Hi Rusty, A lot of basic physics offered here especially with respect to thermal concepts. When talking about open vents and ventilation there is little to no discussion of fluid dynamic issues related to the surface location of the air vents (or air entrances). There will be differential pressures created on the different surfaces by wind velocity and direction; external air is not stagnant. This will create a pumping action and increase air flows if multiple ports are on different surfaces. I have initially adopted a deep pine shaving quilt box approach to top venting, moisture control and capture of the heat of vaporization for my hives. I replace the screen board with a solid board in winter to prevent forced drafts. I depend on the side-walls to be below the dew point and collect excessive water vapor; water which can be recycled by the bees in winter. I live near the ocean in New England and have a lot of varying external humidity effects. The only internal issue I have observed is using dry sugar on one hive of six which hygroscopically gathered a lot of water quickly. No other hive was doing this (begs another question why?). I learned to change to Fondant ( quickly and why) thus solved the somewhat scary issue although it never dripped down.
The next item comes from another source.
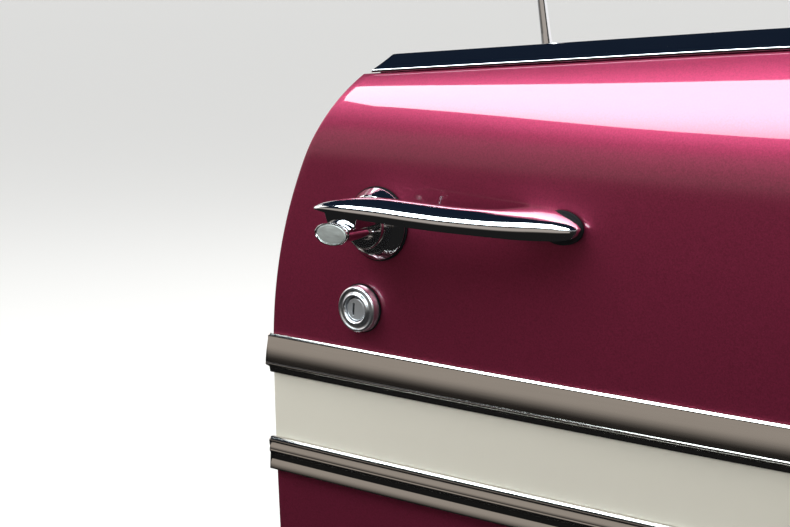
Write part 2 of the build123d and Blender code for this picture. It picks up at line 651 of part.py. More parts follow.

Punch line: I have derived ( until proven wrong) a simple principle, ” no drafts”. Increasing convection velocities over the cluster significantly increases the convective heat transfer coefficient and heat loss from both the cluster and surrounding structure, including honey. I intend to study transient thermal affects on survival of a cluster ( a hobby).

Understanding the water needs, the hive’s system water fluid dynamics, which includes humidity and metabolic conversion sugar to water , is difficult as it seems little quantifiable data is available. Strangely, I am thinking more and more about tree-hive water fluid dynamics to understand hive needs and how it applies to a managed hive. System thermal issues in a hive go hand-in-hand with moisture requirements when talking about cluster survival, winter cluster movement and why it moves ( sometimes). Hope this make sense and not seen as a rant. I enjoy reading this “physics” section.